A FORMER aide to French far-right presidential candidate Marine Le Pen has made new allegations about fraudulent party financing.

Gael Nofri said that in 2012 the National Front had recruited him into Le Pen’s presidential campaign team, using a fictitious European Parliament contract. It has been reported that provided a way for the party to avoid declaring campaign spending.

The National Front is under investigation for alleged misuse of European Parliament funds already.

Recent polls suggest that Le Pen is on course to win the first round of the presidential election in April, but centrist Emmanuel Macron is gaining ground and looks likely to beat the National Front leader in the May run off vote.

Nofri told French media that he had signed up to work for Le Pen in September 2011. “In 2012 I was told: ‘There is a problem, we have to do it via a European Parliament contract.’ I refused,” he said.

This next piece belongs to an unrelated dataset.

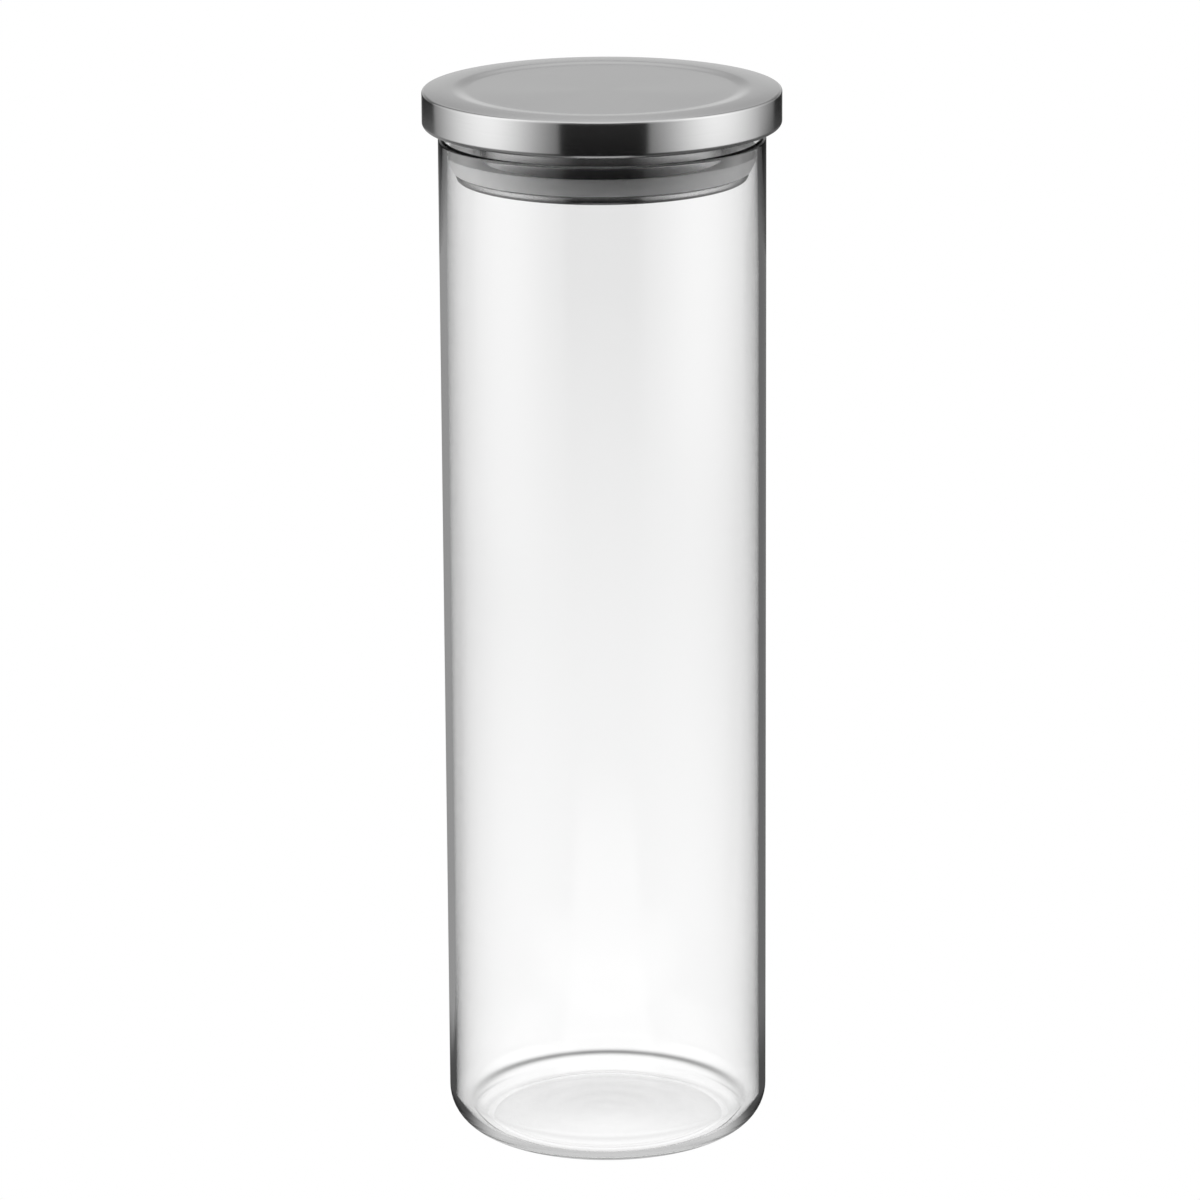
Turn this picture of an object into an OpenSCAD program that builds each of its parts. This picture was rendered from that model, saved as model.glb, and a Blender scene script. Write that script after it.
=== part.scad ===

Nofri has since become a municipal councillor in Nice with the centre-right Republicans party, having severed his links to the National Front. Nofri also said that, later in 2012, he was given a contract to work with National Front accountant Nicolas Crochet but “never set foot” in Crochet’s office.

French news website Mediapart has reported that fraud investigators have found evidence of 4500 euro (£3834) in monthly payments to Nofri from 2012, identifying him as a European Parliament assistant to MEP Jean-Marie Le Pen – Marine’s father and the former National Front leader. “I was never Jean-Marie Le Pen’s assistant,” Nofri added.

The two main left-leaning candidates in France’s presidential election will not join forces after all.

Meanwhile, Socialist Benoit Hamon and Jean-Luc Melenchon, a former member of the Socialist Party who is supported by the Communists, will not join forces in the election. Opinion polls suggest that neither has a chance of reaching the second round but the pair have shown little appetite for joining forces since Hamon won the Socialist primary last month.